Banville readers have met Alexander Cleave before, in the novel Eclipse. This time, the stage actor is invited to star in a movie. He is somewhat puzzled at being chosen but takes the role, playing a man who was in Portovenere at the time his pregnant daughter killed herself there. Could they have known one another? (If you've read another Banville novel, Shroud, you already know the answer.)
The past is what Alexander Cleave is about, starting with a nostalgic reminiscence of an adolescent love affair with the mother of his best friend. She is more than twice his age and, as might be imagined, their time together is one of lust unalloyed. In recalling past events, he has a hard time remembering significant details, yet Banville's genius for description puts the reader in the picture completely. Banville has said elsewhere it is impossible to write about sex, so he doesn't. Instead, he shows us everything else: the landscape, the color of Mrs. Gray's dress, the texture of her skin, the apprehension and anticipation of their time together--and the inevitable end of the affair, which isn't exactly as Cleave thinks it was.

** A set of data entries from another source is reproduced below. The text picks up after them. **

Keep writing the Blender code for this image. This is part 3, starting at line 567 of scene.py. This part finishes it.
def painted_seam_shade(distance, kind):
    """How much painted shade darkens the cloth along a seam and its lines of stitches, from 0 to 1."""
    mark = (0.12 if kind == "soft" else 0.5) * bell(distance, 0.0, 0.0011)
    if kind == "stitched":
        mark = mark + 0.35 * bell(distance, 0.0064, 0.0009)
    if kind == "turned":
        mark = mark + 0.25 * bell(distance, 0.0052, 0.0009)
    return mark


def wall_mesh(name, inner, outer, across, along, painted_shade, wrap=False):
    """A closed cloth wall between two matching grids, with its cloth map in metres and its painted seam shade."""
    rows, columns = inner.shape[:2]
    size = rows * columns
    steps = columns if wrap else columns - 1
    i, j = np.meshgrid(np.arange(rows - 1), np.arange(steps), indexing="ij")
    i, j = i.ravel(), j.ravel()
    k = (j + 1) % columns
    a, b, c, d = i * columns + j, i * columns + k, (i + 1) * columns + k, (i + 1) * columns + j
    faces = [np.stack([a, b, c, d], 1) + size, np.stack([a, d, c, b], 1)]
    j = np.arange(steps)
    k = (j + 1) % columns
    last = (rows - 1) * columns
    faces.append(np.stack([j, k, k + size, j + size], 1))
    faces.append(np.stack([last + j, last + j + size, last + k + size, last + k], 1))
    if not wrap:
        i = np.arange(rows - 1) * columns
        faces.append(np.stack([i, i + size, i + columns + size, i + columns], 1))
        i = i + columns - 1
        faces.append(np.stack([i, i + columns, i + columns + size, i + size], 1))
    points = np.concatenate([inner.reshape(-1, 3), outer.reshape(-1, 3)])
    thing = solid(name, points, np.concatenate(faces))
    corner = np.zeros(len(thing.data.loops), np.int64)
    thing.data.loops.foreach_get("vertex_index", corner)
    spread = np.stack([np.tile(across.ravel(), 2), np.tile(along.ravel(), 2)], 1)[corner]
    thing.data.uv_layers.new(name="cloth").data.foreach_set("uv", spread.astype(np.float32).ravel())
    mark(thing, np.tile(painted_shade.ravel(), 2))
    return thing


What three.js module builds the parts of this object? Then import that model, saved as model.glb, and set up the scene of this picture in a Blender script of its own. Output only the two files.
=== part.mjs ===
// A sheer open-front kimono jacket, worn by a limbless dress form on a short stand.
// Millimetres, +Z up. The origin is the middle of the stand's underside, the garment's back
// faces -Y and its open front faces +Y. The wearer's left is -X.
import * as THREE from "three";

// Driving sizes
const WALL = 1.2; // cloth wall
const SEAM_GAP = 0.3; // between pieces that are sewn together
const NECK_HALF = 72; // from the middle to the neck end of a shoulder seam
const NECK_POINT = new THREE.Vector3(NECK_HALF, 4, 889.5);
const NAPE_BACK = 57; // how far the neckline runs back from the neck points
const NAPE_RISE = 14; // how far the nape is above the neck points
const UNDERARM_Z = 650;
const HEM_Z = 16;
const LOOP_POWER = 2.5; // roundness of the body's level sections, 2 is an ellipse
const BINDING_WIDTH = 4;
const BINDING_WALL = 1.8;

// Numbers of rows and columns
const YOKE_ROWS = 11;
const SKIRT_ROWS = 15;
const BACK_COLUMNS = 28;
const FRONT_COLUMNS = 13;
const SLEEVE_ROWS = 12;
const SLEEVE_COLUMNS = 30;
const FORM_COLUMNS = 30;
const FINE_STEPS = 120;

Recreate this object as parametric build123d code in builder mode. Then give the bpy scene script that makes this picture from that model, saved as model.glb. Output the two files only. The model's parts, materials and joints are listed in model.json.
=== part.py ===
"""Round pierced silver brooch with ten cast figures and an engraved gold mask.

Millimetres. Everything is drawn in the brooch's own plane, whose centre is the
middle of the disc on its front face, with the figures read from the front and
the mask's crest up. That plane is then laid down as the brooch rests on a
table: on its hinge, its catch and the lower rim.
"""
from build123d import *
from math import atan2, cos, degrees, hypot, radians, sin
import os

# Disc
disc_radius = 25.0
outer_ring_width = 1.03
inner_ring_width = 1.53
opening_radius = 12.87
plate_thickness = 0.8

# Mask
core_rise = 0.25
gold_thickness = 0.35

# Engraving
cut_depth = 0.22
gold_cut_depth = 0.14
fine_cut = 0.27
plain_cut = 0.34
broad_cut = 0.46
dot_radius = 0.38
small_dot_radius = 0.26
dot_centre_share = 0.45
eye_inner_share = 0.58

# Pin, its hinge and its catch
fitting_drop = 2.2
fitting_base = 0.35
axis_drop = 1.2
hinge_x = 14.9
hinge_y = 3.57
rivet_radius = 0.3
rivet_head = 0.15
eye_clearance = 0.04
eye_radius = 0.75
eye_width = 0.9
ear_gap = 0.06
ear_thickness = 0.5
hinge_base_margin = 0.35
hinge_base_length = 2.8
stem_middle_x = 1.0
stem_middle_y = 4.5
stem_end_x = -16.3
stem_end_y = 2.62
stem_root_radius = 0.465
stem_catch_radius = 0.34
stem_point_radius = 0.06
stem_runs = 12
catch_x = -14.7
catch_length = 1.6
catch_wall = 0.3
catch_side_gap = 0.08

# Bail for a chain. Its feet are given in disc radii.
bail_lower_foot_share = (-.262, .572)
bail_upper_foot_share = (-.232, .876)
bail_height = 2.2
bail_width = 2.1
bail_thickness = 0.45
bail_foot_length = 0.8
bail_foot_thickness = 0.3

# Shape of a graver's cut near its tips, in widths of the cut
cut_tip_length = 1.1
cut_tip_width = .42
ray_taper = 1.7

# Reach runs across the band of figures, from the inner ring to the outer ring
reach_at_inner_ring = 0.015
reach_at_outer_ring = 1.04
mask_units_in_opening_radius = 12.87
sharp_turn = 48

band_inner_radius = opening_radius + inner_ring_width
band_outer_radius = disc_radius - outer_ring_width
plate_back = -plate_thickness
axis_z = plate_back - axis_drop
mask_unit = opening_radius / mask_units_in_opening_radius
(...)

Meanwhile, after Cleave's co-star attempts suicide, he takes her to Portovenere, an act that leads him to revisit the anguish over his daughter's suicide. In his heart of hearts, Cleave knows he cannot bring his daughter back, but is still compelled to search for some ancient light that might illuminate his past. Banville, an exquisite prose stylist, takes the reader along. --Valerie Ryan, Cannon Beach Book Company, Ore.